==== Exercise materials ====

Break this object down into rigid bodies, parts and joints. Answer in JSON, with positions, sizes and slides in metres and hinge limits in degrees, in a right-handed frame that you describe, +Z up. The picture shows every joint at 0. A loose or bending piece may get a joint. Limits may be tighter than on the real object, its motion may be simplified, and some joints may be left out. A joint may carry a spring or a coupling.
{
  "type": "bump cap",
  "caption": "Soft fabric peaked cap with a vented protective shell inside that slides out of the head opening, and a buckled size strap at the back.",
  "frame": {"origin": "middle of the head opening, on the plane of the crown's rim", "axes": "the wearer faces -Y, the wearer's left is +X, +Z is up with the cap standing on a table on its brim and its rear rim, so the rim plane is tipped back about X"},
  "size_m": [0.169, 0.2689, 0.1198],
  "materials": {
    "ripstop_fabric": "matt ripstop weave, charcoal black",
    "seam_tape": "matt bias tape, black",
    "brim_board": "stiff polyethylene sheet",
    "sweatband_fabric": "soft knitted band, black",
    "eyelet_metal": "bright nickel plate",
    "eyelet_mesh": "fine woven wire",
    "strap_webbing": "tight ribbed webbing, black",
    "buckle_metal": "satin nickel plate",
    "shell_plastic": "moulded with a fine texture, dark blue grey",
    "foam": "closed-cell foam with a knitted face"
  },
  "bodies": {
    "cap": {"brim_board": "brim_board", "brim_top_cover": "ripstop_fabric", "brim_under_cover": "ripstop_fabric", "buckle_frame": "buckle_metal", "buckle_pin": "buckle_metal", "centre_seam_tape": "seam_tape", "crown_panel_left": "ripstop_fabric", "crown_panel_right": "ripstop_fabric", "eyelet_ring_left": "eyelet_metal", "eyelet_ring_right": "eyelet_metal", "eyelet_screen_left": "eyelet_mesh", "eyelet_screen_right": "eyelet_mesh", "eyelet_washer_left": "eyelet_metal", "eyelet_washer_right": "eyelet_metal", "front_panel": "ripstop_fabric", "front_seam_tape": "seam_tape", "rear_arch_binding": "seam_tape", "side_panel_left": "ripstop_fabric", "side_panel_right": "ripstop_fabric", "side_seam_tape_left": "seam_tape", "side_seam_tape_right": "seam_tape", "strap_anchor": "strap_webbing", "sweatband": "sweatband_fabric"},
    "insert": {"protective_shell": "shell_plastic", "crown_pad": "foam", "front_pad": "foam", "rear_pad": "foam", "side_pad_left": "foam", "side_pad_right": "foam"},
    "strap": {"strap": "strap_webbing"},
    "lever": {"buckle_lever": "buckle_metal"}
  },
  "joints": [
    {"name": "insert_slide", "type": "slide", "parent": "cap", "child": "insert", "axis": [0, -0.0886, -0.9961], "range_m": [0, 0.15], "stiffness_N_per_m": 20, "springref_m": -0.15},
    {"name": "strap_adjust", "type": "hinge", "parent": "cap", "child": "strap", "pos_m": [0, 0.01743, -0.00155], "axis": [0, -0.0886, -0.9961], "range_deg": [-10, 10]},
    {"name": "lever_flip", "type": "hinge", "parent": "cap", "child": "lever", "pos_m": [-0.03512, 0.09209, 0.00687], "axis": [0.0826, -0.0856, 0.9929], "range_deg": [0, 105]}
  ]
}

====
==== Exercise materials ====

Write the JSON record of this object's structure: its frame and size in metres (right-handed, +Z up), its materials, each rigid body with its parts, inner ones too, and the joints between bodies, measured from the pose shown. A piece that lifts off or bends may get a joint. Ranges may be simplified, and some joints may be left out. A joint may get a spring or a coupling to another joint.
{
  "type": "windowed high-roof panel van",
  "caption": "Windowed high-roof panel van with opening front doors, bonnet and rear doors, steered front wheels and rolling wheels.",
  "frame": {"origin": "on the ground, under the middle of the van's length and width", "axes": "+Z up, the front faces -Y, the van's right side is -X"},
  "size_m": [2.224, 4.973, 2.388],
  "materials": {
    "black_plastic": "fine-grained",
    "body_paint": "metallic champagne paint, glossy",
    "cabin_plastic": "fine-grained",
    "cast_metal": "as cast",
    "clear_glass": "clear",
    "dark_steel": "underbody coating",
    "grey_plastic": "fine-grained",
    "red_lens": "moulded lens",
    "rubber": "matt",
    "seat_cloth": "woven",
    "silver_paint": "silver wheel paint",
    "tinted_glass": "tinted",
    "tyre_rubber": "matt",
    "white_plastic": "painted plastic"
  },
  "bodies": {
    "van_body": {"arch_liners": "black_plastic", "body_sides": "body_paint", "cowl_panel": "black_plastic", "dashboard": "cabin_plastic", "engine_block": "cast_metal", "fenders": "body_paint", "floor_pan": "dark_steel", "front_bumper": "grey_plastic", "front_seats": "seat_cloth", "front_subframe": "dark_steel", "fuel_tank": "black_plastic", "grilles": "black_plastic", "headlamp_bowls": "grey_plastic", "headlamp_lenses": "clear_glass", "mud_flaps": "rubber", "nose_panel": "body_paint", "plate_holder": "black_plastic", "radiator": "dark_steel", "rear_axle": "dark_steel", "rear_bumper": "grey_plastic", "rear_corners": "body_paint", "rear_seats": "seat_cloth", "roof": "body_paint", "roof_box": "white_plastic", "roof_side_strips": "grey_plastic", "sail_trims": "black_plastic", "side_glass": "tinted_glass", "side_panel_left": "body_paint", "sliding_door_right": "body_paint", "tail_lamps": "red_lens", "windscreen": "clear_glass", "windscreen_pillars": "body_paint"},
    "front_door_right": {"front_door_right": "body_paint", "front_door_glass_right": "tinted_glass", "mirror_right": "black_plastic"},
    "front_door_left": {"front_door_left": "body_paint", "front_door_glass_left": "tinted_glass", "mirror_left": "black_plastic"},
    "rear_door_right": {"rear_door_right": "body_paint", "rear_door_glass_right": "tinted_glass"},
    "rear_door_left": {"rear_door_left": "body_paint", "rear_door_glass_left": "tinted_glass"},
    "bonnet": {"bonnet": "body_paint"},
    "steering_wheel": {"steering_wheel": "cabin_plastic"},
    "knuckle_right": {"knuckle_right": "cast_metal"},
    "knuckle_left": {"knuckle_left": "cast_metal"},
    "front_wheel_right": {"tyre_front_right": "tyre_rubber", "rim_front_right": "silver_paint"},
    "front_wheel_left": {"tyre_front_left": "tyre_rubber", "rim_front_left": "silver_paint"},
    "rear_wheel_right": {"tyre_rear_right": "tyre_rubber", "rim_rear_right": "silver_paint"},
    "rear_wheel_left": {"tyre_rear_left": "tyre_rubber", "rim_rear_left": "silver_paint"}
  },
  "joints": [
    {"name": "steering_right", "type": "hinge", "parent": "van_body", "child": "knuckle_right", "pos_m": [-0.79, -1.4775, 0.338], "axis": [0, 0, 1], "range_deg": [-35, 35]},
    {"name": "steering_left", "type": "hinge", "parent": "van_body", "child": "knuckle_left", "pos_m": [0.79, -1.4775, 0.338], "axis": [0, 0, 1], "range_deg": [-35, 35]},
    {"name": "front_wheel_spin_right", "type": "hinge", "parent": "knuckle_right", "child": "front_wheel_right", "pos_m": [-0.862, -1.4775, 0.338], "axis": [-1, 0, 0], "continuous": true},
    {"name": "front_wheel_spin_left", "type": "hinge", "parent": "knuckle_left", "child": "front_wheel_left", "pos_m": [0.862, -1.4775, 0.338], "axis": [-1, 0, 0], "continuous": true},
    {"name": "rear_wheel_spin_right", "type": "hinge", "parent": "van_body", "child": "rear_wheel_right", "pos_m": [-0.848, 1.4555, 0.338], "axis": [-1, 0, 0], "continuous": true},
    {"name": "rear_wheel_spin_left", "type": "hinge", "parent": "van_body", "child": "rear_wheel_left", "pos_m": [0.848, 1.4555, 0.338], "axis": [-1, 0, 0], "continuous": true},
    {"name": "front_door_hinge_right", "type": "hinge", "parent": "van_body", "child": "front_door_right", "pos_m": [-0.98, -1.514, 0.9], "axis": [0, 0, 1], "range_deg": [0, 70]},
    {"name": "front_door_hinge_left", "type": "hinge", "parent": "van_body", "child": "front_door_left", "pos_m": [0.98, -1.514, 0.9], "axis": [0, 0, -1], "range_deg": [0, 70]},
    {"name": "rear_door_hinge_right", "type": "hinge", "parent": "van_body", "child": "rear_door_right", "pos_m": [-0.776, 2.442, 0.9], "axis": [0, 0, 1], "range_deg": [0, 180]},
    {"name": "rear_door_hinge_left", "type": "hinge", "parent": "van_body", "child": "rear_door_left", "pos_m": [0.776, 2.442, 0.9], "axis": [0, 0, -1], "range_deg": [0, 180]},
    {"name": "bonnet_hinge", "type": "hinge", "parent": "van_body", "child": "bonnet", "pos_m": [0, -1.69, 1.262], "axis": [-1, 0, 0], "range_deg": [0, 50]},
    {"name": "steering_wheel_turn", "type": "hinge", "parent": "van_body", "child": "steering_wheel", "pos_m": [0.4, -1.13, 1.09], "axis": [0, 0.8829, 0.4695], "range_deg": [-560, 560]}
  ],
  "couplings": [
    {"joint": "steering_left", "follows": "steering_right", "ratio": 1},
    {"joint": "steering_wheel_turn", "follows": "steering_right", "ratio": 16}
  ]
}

====

> Set problem
Reproduce every line of the listing above in which the string "piece" appears.

> Reply
Break this object down into rigid bodies, parts and joints. Answer in JSON, with positions, sizes and slides in metres and hinge limits in degrees, in a right-handed frame that you describe, +Z up. The picture shows every joint at 0. A loose or bending piece may get a joint. Limits may be tighter than on the real object, its motion may be simplified, and some joints may be left out. A joint may carry a spring or a coupling.
Write the JSON record of this object's structure: its frame and size in metres (right-handed, +Z up), its materials, each rigid body with its parts, inner ones too, and the joints between bodies, measured from the pose shown. A piece that lifts off or bends may get a joint. Ranges may be simplified, and some joints may be left out. A joint may get a spring or a coupling to another joint.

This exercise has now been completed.